Later in the afternoon, I walked back out to the rocket range to watch some firings up close as dusk was falling.  I absolutely LOVE it out there.  I've decided I'm a rocket geek.  I didn't know what kind of geek I would end up being for a while, but I think I'm definitely starting to lean toward rocketry.  There were, as usual, all sorts of interesting experimental rockets on the launch pad (making the risk of malfunction pretty high).  It was fascinating to watch all the different effects that had been packed onto sticks.  I really love how beautifully simple the concept of a rocket is.  Just good old fashion physics at work.

After while, the range shut down for the Saturday night public display - always a high falutin' show and we all headed back to sit in the middle of it.   And it really was beautiful.  The choreography was well done and there were SO MANY gas and methanol mines (big fire balls)!  There were several times that they set off three closely timed blasts consisting of about six mines at once, each blast a different color: red, green, pink/blue  Wahoo!!! A bunch of us old timers were comparing notes and none of us had ever seen so many in one show.  Awesome.

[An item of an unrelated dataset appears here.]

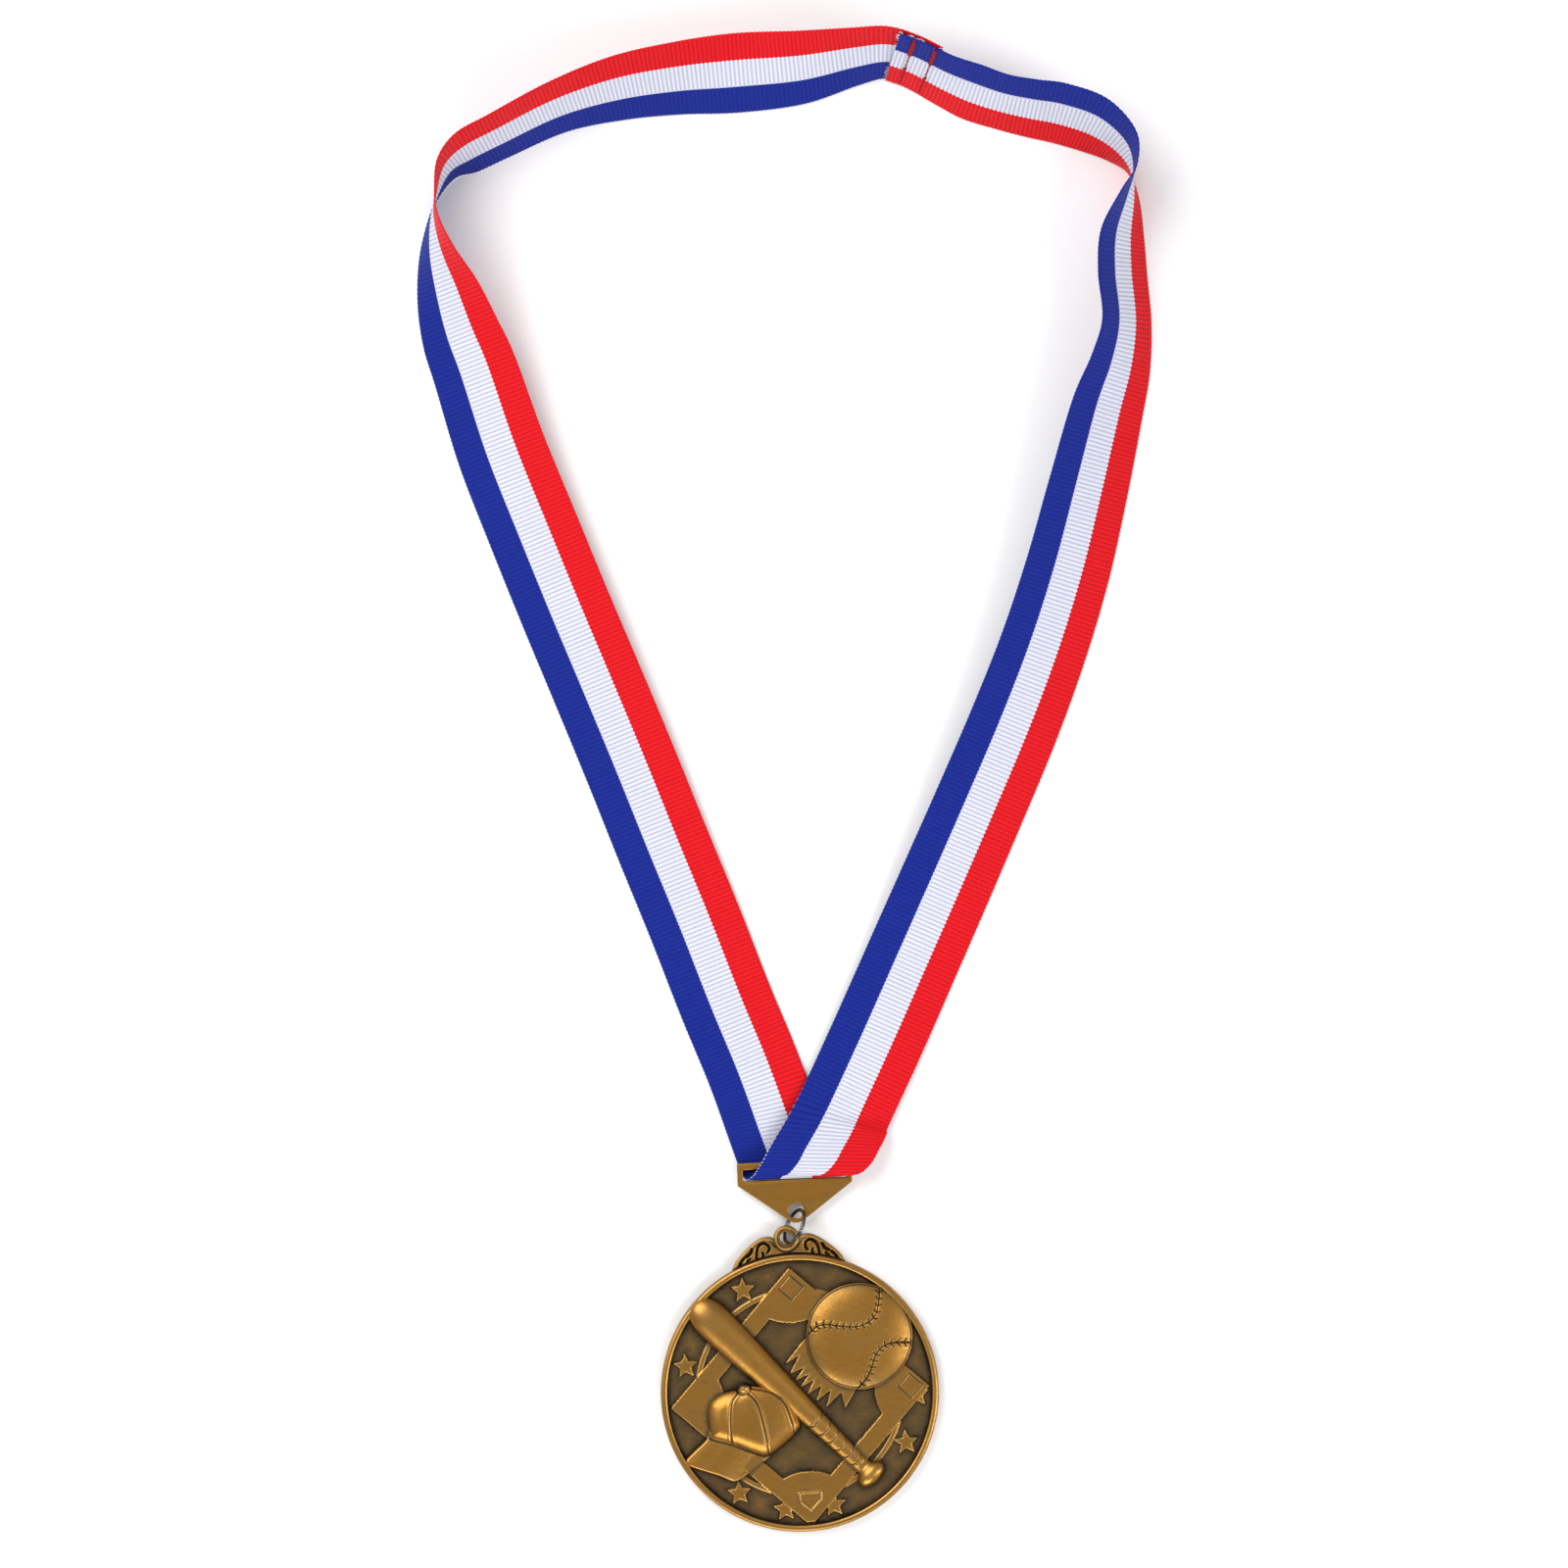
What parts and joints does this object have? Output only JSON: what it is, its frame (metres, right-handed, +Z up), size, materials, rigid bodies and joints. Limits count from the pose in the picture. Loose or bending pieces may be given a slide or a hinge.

I went back out on the rocket line after the public demonstration had concluded and worked safety there for the remainder of the evening.  It was late in the shooting schedule when we were finally cleared to launch and for a heady, dazzling, exciting 5 minutes there was a barrage of well over 50 rockets going up.  Several exploded right out of the tube, giving the sensation of standing right in the middle of the burst.  It is so incredibly cool, I can't tell you.

I dropped into bed, exhausted, when I finally got back to my hotel room around midnight.  Having fun can sure take a lot of energy, but man is it ever worth it!